• Directions for this task
Provide the records once more, identical to the original.

• Supplied material
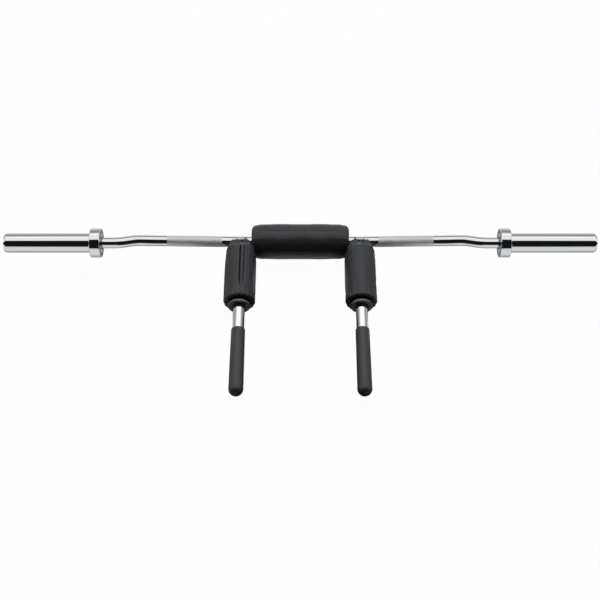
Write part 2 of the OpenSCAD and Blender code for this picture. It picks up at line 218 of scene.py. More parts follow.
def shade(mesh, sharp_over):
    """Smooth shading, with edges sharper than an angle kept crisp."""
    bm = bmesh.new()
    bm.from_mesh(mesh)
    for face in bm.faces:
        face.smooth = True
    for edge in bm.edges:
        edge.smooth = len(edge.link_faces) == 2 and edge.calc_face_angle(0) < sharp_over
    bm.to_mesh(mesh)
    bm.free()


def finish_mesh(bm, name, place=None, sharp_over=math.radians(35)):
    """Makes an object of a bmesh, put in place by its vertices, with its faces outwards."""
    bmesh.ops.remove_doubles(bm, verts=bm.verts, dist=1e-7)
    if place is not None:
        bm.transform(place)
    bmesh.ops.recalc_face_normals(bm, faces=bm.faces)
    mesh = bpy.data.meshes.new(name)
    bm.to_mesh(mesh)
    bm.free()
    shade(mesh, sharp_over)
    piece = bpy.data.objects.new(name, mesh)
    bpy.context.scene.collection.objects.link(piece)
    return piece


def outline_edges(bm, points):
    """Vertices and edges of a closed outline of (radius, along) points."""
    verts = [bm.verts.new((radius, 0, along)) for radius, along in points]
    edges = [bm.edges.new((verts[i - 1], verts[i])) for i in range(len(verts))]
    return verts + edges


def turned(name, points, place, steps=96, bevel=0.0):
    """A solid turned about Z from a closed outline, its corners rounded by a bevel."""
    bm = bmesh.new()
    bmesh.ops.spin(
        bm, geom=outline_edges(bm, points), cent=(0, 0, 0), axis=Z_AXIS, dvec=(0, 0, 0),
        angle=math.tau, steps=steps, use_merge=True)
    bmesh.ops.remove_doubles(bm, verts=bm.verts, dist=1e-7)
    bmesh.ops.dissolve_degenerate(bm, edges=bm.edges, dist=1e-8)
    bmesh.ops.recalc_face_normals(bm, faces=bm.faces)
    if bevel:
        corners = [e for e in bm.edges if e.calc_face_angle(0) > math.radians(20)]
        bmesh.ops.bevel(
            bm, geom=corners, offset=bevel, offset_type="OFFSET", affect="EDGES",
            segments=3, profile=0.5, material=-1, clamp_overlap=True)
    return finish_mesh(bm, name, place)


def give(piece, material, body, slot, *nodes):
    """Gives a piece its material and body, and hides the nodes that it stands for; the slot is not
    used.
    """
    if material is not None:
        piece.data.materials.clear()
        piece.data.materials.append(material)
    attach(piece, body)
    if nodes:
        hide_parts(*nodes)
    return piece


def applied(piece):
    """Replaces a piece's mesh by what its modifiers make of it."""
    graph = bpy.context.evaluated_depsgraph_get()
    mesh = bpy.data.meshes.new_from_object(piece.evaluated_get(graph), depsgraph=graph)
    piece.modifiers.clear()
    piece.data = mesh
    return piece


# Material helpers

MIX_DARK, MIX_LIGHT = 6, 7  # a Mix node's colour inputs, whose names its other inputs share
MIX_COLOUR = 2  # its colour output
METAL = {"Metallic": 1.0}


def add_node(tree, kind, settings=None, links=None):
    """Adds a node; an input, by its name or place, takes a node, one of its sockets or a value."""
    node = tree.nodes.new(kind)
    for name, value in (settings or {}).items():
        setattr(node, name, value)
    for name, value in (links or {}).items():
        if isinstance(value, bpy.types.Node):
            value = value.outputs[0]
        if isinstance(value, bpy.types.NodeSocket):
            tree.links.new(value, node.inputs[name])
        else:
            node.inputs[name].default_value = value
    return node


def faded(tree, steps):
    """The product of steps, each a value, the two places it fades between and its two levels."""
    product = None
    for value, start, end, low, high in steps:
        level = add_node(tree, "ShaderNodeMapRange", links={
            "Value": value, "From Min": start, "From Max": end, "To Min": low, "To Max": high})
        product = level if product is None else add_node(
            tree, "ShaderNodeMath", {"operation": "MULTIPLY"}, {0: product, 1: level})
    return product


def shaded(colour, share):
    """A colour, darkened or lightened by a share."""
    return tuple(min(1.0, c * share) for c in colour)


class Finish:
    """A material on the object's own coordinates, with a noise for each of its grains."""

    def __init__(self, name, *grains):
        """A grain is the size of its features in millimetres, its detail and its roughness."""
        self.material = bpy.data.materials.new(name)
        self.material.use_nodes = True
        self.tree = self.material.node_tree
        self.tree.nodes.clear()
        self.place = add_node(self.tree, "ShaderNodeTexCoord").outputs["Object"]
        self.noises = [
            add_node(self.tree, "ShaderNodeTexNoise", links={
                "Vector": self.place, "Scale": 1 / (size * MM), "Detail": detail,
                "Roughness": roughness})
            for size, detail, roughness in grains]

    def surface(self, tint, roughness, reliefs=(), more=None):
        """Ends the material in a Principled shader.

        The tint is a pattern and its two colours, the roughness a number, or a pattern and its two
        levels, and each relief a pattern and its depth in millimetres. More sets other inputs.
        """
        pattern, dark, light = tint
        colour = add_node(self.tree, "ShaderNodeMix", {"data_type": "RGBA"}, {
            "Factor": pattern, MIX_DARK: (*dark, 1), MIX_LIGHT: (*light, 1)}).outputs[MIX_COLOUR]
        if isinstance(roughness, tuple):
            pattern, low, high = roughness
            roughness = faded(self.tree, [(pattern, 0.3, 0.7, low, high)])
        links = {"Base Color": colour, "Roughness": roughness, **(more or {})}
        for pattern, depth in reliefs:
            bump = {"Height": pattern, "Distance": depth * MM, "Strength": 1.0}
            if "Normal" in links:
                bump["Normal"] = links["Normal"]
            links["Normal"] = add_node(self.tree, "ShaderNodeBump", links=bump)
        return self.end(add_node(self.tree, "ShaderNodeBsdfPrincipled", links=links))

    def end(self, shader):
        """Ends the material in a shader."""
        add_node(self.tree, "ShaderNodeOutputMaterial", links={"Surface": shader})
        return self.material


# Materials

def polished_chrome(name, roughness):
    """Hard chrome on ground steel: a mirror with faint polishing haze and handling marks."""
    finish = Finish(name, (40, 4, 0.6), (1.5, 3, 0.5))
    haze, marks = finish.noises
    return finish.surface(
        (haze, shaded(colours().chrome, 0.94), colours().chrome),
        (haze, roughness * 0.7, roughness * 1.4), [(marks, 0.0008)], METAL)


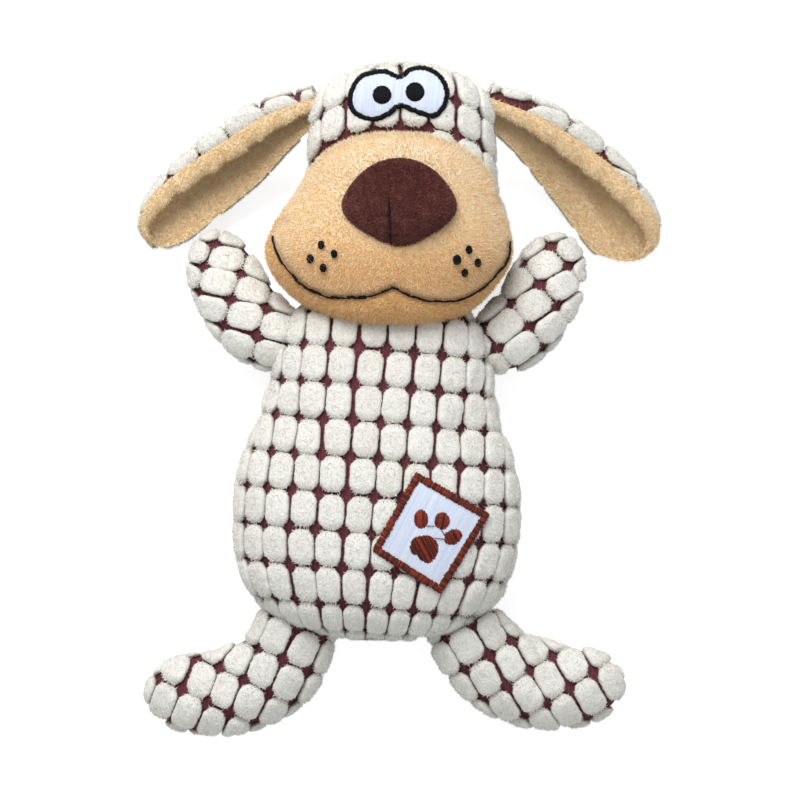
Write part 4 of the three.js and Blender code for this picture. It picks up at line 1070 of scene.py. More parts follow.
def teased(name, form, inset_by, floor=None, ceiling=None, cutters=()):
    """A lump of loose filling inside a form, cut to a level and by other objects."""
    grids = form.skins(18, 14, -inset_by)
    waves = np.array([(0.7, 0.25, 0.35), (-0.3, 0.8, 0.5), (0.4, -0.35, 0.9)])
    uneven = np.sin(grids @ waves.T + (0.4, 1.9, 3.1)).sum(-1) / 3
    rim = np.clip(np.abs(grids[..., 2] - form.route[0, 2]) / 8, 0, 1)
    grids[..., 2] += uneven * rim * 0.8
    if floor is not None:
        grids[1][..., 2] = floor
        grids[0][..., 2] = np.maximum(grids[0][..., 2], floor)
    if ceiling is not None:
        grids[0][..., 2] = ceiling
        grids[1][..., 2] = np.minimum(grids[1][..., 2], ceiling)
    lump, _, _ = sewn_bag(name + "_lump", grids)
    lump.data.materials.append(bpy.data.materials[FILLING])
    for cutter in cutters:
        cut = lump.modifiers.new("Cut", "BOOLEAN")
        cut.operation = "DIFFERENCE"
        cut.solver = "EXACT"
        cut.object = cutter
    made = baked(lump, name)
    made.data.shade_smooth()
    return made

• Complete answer
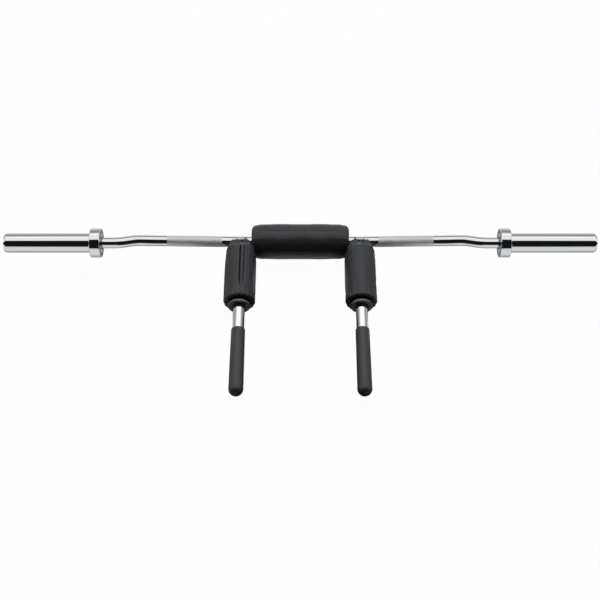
Write part 2 of the OpenSCAD and Blender code for this picture. It picks up at line 218 of scene.py. More parts follow.
def shade(mesh, sharp_over):
    """Smooth shading, with edges sharper than an angle kept crisp."""
    bm = bmesh.new()
    bm.from_mesh(mesh)
    for face in bm.faces:
        face.smooth = True
    for edge in bm.edges:
        edge.smooth = len(edge.link_faces) == 2 and edge.calc_face_angle(0) < sharp_over
    bm.to_mesh(mesh)
    bm.free()


def finish_mesh(bm, name, place=None, sharp_over=math.radians(35)):
    """Makes an object of a bmesh, put in place by its vertices, with its faces outwards."""
    bmesh.ops.remove_doubles(bm, verts=bm.verts, dist=1e-7)
    if place is not None:
        bm.transform(place)
    bmesh.ops.recalc_face_normals(bm, faces=bm.faces)
    mesh = bpy.data.meshes.new(name)
    bm.to_mesh(mesh)
    bm.free()
    shade(mesh, sharp_over)
    piece = bpy.data.objects.new(name, mesh)
    bpy.context.scene.collection.objects.link(piece)
    return piece


def outline_edges(bm, points):
    """Vertices and edges of a closed outline of (radius, along) points."""
    verts = [bm.verts.new((radius, 0, along)) for radius, along in points]
    edges = [bm.edges.new((verts[i - 1], verts[i])) for i in range(len(verts))]
    return verts + edges


def turned(name, points, place, steps=96, bevel=0.0):
    """A solid turned about Z from a closed outline, its corners rounded by a bevel."""
    bm = bmesh.new()
    bmesh.ops.spin(
        bm, geom=outline_edges(bm, points), cent=(0, 0, 0), axis=Z_AXIS, dvec=(0, 0, 0),
        angle=math.tau, steps=steps, use_merge=True)
    bmesh.ops.remove_doubles(bm, verts=bm.verts, dist=1e-7)
    bmesh.ops.dissolve_degenerate(bm, edges=bm.edges, dist=1e-8)
    bmesh.ops.recalc_face_normals(bm, faces=bm.faces)
    if bevel:
        corners = [e for e in bm.edges if e.calc_face_angle(0) > math.radians(20)]
        bmesh.ops.bevel(
            bm, geom=corners, offset=bevel, offset_type="OFFSET", affect="EDGES",
            segments=3, profile=0.5, material=-1, clamp_overlap=True)
    return finish_mesh(bm, name, place)


def give(piece, material, body, slot, *nodes):
    """Gives a piece its material and body, and hides the nodes that it stands for; the slot is not
    used.
    """
    if material is not None:
        piece.data.materials.clear()
        piece.data.materials.append(material)
    attach(piece, body)
    if nodes:
        hide_parts(*nodes)
    return piece


def applied(piece):
    """Replaces a piece's mesh by what its modifiers make of it."""
    graph = bpy.context.evaluated_depsgraph_get()
    mesh = bpy.data.meshes.new_from_object(piece.evaluated_get(graph), depsgraph=graph)
    piece.modifiers.clear()
    piece.data = mesh
    return piece


# Material helpers

MIX_DARK, MIX_LIGHT = 6, 7  # a Mix node's colour inputs, whose names its other inputs share
MIX_COLOUR = 2  # its colour output
METAL = {"Metallic": 1.0}


def add_node(tree, kind, settings=None, links=None):
    """Adds a node; an input, by its name or place, takes a node, one of its sockets or a value."""
    node = tree.nodes.new(kind)
    for name, value in (settings or {}).items():
        setattr(node, name, value)
    for name, value in (links or {}).items():
        if isinstance(value, bpy.types.Node):
            value = value.outputs[0]
        if isinstance(value, bpy.types.NodeSocket):
            tree.links.new(value, node.inputs[name])
        else:
            node.inputs[name].default_value = value
    return node


def faded(tree, steps):
    """The product of steps, each a value, the two places it fades between and its two levels."""
    product = None
    for value, start, end, low, high in steps:
        level = add_node(tree, "ShaderNodeMapRange", links={
            "Value": value, "From Min": start, "From Max": end, "To Min": low, "To Max": high})
        product = level if product is None else add_node(
            tree, "ShaderNodeMath", {"operation": "MULTIPLY"}, {0: product, 1: level})
    return product


def shaded(colour, share):
    """A colour, darkened or lightened by a share."""
    return tuple(min(1.0, c * share) for c in colour)


class Finish:
    """A material on the object's own coordinates, with a noise for each of its grains."""

    def __init__(self, name, *grains):
        """A grain is the size of its features in millimetres, its detail and its roughness."""
        self.material = bpy.data.materials.new(name)
        self.material.use_nodes = True
        self.tree = self.material.node_tree
        self.tree.nodes.clear()
        self.place = add_node(self.tree, "ShaderNodeTexCoord").outputs["Object"]
        self.noises = [
            add_node(self.tree, "ShaderNodeTexNoise", links={
                "Vector": self.place, "Scale": 1 / (size * MM), "Detail": detail,
                "Roughness": roughness})
            for size, detail, roughness in grains]

    def surface(self, tint, roughness, reliefs=(), more=None):
        """Ends the material in a Principled shader.

        The tint is a pattern and its two colours, the roughness a number, or a pattern and its two
        levels, and each relief a pattern and its depth in millimetres. More sets other inputs.
        """
        pattern, dark, light = tint
        colour = add_node(self.tree, "ShaderNodeMix", {"data_type": "RGBA"}, {
            "Factor": pattern, MIX_DARK: (*dark, 1), MIX_LIGHT: (*light, 1)}).outputs[MIX_COLOUR]
        if isinstance(roughness, tuple):
            pattern, low, high = roughness
            roughness = faded(self.tree, [(pattern, 0.3, 0.7, low, high)])
        links = {"Base Color": colour, "Roughness": roughness, **(more or {})}
        for pattern, depth in reliefs:
            bump = {"Height": pattern, "Distance": depth * MM, "Strength": 1.0}
            if "Normal" in links:
                bump["Normal"] = links["Normal"]
            links["Normal"] = add_node(self.tree, "ShaderNodeBump", links=bump)
        return self.end(add_node(self.tree, "ShaderNodeBsdfPrincipled", links=links))

    def end(self, shader):
        """Ends the material in a shader."""
        add_node(self.tree, "ShaderNodeOutputMaterial", links={"Surface": shader})
        return self.material


# Materials

def polished_chrome(name, roughness):
    """Hard chrome on ground steel: a mirror with faint polishing haze and handling marks."""
    finish = Finish(name, (40, 4, 0.6), (1.5, 3, 0.5))
    haze, marks = finish.noises
    return finish.surface(
        (haze, shaded(colours().chrome, 0.94), colours().chrome),
        (haze, roughness * 0.7, roughness * 1.4), [(marks, 0.0008)], METAL)


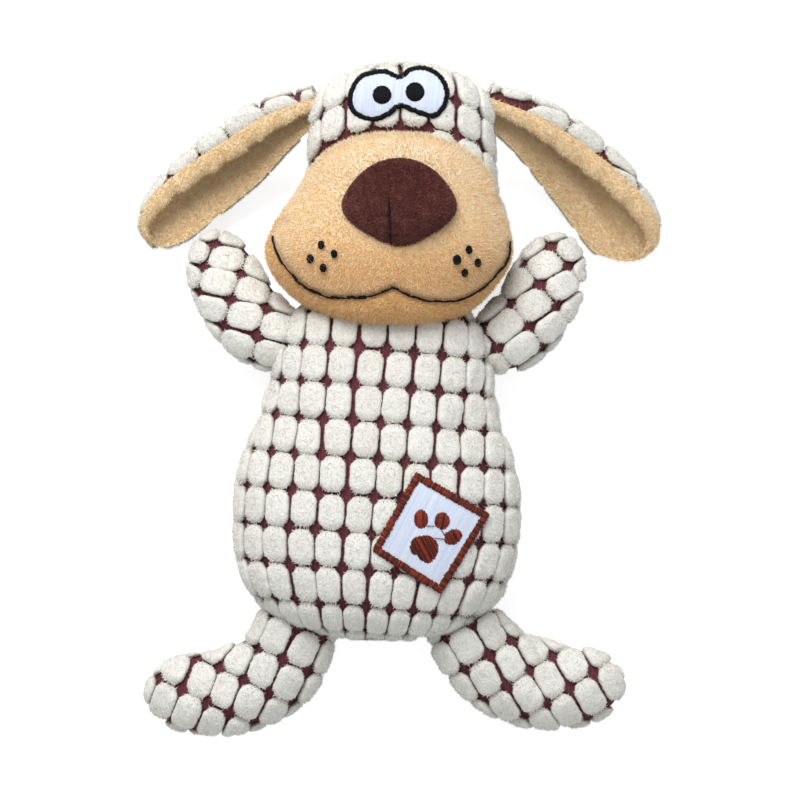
Write part 4 of the three.js and Blender code for this picture. It picks up at line 1070 of scene.py. More parts follow.
def teased(name, form, inset_by, floor=None, ceiling=None, cutters=()):
    """A lump of loose filling inside a form, cut to a level and by other objects."""
    grids = form.skins(18, 14, -inset_by)
    waves = np.array([(0.7, 0.25, 0.35), (-0.3, 0.8, 0.5), (0.4, -0.35, 0.9)])
    uneven = np.sin(grids @ waves.T + (0.4, 1.9, 3.1)).sum(-1) / 3
    rim = np.clip(np.abs(grids[..., 2] - form.route[0, 2]) / 8, 0, 1)
    grids[..., 2] += uneven * rim * 0.8
    if floor is not None:
        grids[1][..., 2] = floor
        grids[0][..., 2] = np.maximum(grids[0][..., 2], floor)
    if ceiling is not None:
        grids[0][..., 2] = ceiling
        grids[1][..., 2] = np.minimum(grids[1][..., 2], ceiling)
    lump, _, _ = sewn_bag(name + "_lump", grids)
    lump.data.materials.append(bpy.data.materials[FILLING])
    for cutter in cutters:
        cut = lump.modifiers.new("Cut", "BOOLEAN")
        cut.operation = "DIFFERENCE"
        cut.solver = "EXACT"
        cut.object = cutter
    made = baked(lump, name)
    made.data.shade_smooth()
    return made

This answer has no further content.